WORK TO COMPLETE:
Restate the opening lines of the material below word for word, stopping after the line that contains "film_recess = 0.1; // [0.05:0.05:0.3]".

GIVEN MATERIAL:
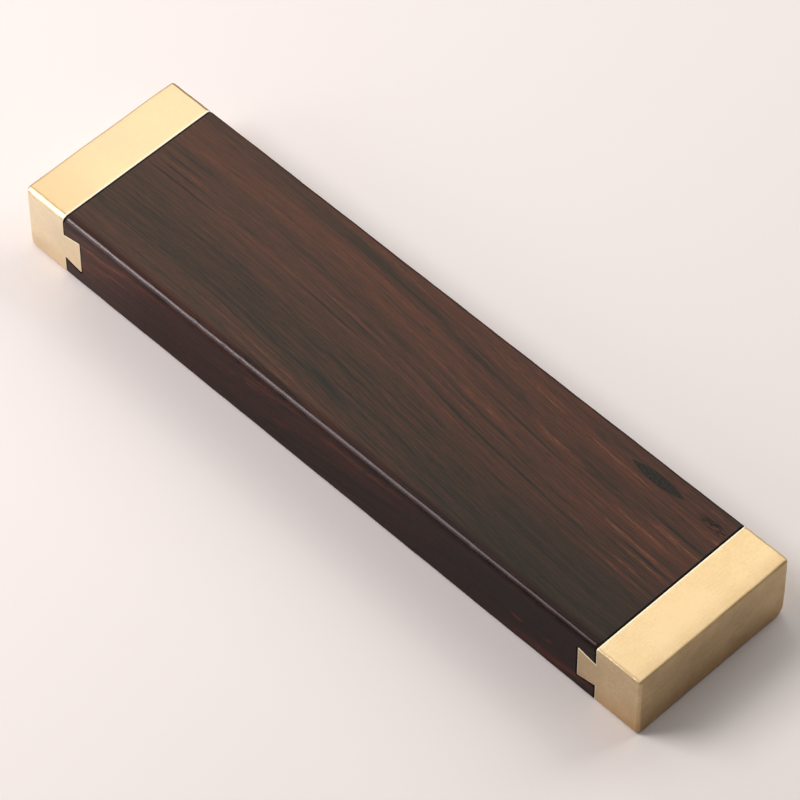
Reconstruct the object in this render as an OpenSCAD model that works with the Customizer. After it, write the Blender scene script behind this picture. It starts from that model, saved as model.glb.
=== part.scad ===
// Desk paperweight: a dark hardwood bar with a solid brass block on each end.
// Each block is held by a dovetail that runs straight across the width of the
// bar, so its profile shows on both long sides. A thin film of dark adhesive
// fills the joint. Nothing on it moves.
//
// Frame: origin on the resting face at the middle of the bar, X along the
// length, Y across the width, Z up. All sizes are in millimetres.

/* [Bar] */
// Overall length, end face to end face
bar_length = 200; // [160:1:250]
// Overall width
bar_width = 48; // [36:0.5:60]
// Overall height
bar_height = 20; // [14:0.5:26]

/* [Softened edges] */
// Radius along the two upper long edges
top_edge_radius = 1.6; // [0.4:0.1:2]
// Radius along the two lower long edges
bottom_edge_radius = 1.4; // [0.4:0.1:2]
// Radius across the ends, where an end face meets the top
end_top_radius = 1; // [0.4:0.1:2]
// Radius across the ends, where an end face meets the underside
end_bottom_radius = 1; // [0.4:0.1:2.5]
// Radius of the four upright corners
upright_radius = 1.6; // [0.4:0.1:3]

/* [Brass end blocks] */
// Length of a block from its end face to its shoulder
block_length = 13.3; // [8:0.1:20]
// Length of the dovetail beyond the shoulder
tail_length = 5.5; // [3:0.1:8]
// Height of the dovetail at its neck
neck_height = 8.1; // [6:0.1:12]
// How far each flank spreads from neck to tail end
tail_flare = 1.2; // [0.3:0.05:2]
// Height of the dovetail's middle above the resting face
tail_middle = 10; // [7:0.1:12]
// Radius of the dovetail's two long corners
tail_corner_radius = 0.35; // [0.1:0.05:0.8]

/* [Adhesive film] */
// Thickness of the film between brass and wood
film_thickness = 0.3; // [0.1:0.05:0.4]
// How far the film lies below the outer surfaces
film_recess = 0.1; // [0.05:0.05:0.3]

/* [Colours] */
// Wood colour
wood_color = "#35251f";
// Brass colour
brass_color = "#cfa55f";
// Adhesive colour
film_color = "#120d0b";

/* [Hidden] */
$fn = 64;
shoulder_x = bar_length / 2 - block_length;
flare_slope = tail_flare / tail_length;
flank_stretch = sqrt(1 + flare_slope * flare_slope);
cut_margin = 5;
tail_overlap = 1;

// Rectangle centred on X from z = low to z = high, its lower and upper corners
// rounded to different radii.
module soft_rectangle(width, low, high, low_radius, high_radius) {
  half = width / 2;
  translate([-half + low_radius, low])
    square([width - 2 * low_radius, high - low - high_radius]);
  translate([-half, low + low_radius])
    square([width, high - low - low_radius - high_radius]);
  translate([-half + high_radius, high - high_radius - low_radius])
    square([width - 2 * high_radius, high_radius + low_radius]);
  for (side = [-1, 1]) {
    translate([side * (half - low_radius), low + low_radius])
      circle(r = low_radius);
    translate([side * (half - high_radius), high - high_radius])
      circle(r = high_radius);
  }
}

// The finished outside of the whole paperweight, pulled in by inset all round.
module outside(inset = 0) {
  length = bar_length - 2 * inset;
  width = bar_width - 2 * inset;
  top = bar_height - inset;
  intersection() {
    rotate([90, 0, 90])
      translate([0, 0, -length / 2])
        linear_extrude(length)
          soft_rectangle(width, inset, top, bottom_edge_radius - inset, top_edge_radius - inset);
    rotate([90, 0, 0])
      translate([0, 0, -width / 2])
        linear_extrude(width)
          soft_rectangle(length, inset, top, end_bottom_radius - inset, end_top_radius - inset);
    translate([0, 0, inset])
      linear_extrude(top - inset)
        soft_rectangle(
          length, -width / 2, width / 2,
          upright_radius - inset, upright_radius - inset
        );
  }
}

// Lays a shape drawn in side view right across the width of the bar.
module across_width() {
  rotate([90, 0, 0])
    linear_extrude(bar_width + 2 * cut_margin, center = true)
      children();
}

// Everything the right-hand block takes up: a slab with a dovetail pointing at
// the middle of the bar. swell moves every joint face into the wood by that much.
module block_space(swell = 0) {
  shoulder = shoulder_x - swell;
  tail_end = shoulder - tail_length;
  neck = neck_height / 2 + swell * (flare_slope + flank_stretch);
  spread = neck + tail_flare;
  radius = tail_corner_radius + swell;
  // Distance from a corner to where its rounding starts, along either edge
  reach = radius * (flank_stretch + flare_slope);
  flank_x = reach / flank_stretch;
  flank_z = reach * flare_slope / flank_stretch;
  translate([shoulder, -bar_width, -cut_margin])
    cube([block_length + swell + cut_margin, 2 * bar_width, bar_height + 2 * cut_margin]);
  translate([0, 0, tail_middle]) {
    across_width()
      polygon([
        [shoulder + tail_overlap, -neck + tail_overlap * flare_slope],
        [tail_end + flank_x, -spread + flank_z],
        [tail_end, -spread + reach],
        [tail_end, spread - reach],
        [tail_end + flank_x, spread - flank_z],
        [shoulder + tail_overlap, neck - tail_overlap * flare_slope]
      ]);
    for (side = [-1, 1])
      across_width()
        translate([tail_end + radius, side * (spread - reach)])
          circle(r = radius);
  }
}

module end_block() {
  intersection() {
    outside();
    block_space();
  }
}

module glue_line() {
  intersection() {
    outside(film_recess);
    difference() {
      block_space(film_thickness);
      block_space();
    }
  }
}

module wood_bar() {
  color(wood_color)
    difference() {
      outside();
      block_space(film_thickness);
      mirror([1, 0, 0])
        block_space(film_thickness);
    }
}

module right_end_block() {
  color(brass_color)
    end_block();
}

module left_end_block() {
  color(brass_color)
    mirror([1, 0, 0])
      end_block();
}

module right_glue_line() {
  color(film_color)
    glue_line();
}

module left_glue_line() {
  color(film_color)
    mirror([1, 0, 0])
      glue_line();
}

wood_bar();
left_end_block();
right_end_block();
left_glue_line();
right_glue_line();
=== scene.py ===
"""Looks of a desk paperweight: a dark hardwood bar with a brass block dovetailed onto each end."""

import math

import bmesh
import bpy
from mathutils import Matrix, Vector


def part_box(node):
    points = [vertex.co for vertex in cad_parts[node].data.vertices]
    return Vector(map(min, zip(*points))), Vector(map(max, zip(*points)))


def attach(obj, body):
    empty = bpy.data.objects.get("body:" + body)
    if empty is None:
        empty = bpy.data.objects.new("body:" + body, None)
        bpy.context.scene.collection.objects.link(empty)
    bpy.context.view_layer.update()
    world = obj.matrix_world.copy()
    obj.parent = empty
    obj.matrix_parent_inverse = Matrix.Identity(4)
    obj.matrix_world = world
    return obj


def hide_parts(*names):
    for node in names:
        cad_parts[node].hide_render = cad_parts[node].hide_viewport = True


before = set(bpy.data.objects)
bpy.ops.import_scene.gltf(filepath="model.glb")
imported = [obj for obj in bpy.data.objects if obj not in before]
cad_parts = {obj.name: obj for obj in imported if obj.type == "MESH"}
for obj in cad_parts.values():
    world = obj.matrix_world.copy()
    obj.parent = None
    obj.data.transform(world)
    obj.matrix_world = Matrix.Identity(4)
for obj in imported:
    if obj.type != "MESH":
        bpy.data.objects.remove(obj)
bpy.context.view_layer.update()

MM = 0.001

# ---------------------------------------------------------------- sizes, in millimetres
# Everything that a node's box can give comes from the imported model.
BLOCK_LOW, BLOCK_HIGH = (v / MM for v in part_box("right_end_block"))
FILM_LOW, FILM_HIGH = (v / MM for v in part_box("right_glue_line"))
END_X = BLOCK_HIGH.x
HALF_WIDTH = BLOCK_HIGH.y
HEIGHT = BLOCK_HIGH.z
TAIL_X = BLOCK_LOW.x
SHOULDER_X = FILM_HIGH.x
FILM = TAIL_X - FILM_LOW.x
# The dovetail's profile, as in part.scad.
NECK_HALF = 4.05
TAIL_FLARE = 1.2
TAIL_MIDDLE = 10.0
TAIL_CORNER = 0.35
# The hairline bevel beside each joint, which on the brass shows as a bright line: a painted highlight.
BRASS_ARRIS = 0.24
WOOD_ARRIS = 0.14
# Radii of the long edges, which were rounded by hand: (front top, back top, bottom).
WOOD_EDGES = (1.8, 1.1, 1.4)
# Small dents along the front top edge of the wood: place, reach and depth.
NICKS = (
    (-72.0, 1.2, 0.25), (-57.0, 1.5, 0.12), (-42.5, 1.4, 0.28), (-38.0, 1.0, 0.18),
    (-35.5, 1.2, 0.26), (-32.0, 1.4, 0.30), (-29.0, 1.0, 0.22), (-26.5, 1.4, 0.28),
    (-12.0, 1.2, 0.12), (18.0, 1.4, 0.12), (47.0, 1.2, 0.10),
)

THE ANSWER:
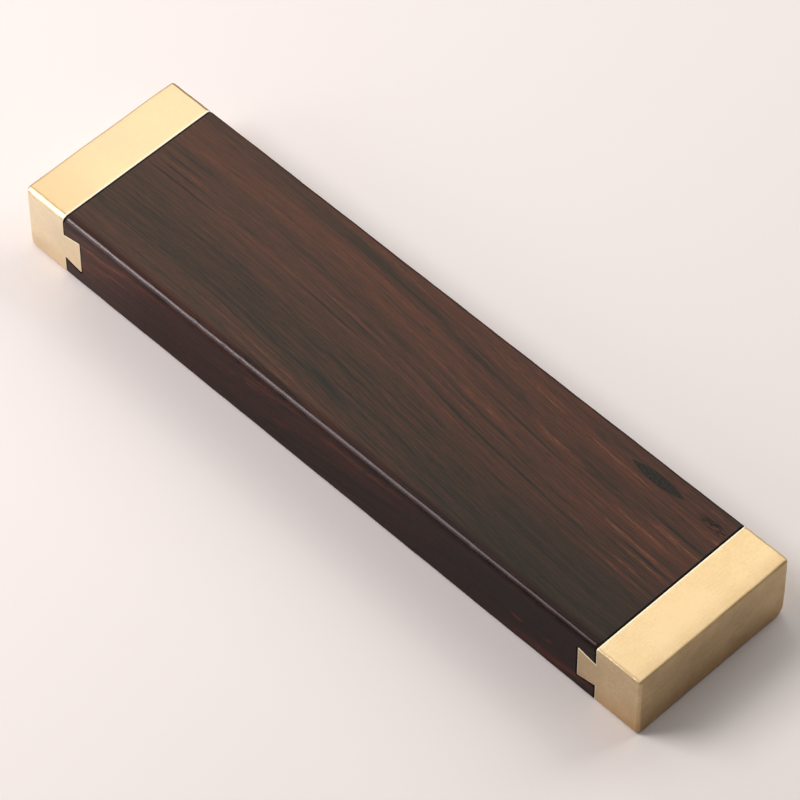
Reconstruct the object in this render as an OpenSCAD model that works with the Customizer. After it, write the Blender scene script behind this picture. It starts from that model, saved as model.glb.
=== part.scad ===
// Desk paperweight: a dark hardwood bar with a solid brass block on each end.
// Each block is held by a dovetail that runs straight across the width of the
// bar, so its profile shows on both long sides. A thin film of dark adhesive
// fills the joint. Nothing on it moves.
//
// Frame: origin on the resting face at the middle of the bar, X along the
// length, Y across the width, Z up. All sizes are in millimetres.

/* [Bar] */
// Overall length, end face to end face
bar_length = 200; // [160:1:250]
// Overall width
bar_width = 48; // [36:0.5:60]
// Overall height
bar_height = 20; // [14:0.5:26]

/* [Softened edges] */
// Radius along the two upper long edges
top_edge_radius = 1.6; // [0.4:0.1:2]
// Radius along the two lower long edges
bottom_edge_radius = 1.4; // [0.4:0.1:2]
// Radius across the ends, where an end face meets the top
end_top_radius = 1; // [0.4:0.1:2]
// Radius across the ends, where an end face meets the underside
end_bottom_radius = 1; // [0.4:0.1:2.5]
// Radius of the four upright corners
upright_radius = 1.6; // [0.4:0.1:3]

/* [Brass end blocks] */
// Length of a block from its end face to its shoulder
block_length = 13.3; // [8:0.1:20]
// Length of the dovetail beyond the shoulder
tail_length = 5.5; // [3:0.1:8]
// Height of the dovetail at its neck
neck_height = 8.1; // [6:0.1:12]
// How far each flank spreads from neck to tail end
tail_flare = 1.2; // [0.3:0.05:2]
// Height of the dovetail's middle above the resting face
tail_middle = 10; // [7:0.1:12]
// Radius of the dovetail's two long corners
tail_corner_radius = 0.35; // [0.1:0.05:0.8]

/* [Adhesive film] */
// Thickness of the film between brass and wood
film_thickness = 0.3; // [0.1:0.05:0.4]
// How far the film lies below the outer surfaces
film_recess = 0.1; // [0.05:0.05:0.3]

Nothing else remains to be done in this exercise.